After Smith was convicted, he appealed, claiming, inter alia, that Jane Doe's statement should have been excluded as inadmissible hearsay. The Tenth Circuit disagreed, easily finding that Jane Doe's statement related to the starling evident of being sexually assaulted and that she made her statement while under the stress of excitement caused by the event. Smith claimed that too much time, almost 2 hours, had passed between the alleged act and Jane Doe's statement, rendering Federal Rule of Evidence 803(2) inapplicable. The Tenth Circuit disagreed, finding:
Nor does the passage of time suggest the stress had dissipated. Other courts have found the excited-utterance exception applies where more time elapsed between the startling event and the excited statement. For example, in United States v. Cruz, 156 F.3d 22 (1st Cir.1998), the First Circuit held a statement could be admitted as an excited utterance when there was a four-hour delay between a violent domestic altercation and statements made by the victim at a battered women's shelter. See id. at 30 (cited with approval in Pursley, 577 F.3d at 1221). Similarly, in United States v. Tocco, 135 F.3d 116 (2d Cir.1998), the Second Circuit ruled a statement could be admitted under the excited-utterance exception where three hours passed between the discovery that people were in a burning building and the declarant's statement that he was involved in the arson.
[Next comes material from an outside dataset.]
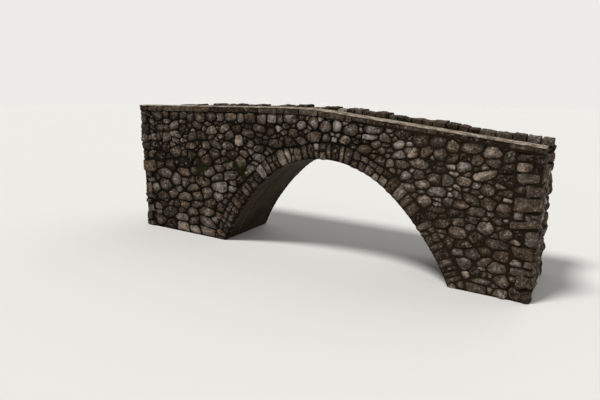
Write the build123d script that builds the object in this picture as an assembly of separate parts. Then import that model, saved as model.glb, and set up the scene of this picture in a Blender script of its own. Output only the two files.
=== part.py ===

See id. at 128 (also cited with approval in Pursley, 577 F.3d at 1221). And, we have noted that a statement made by a child the day after being molested could have been admitted as an excited utterance where the child was described as frightened and on the verge of tears when the declaration was made. See United States v. Farley, 992 F.2d 1122, 1123, 1125-26 (10th Cir.1993). Here, less than two hours after being raped and only upon escaping from Smith, Jane Doe-still under obvious stress from the attack-made the statement to the neighbor.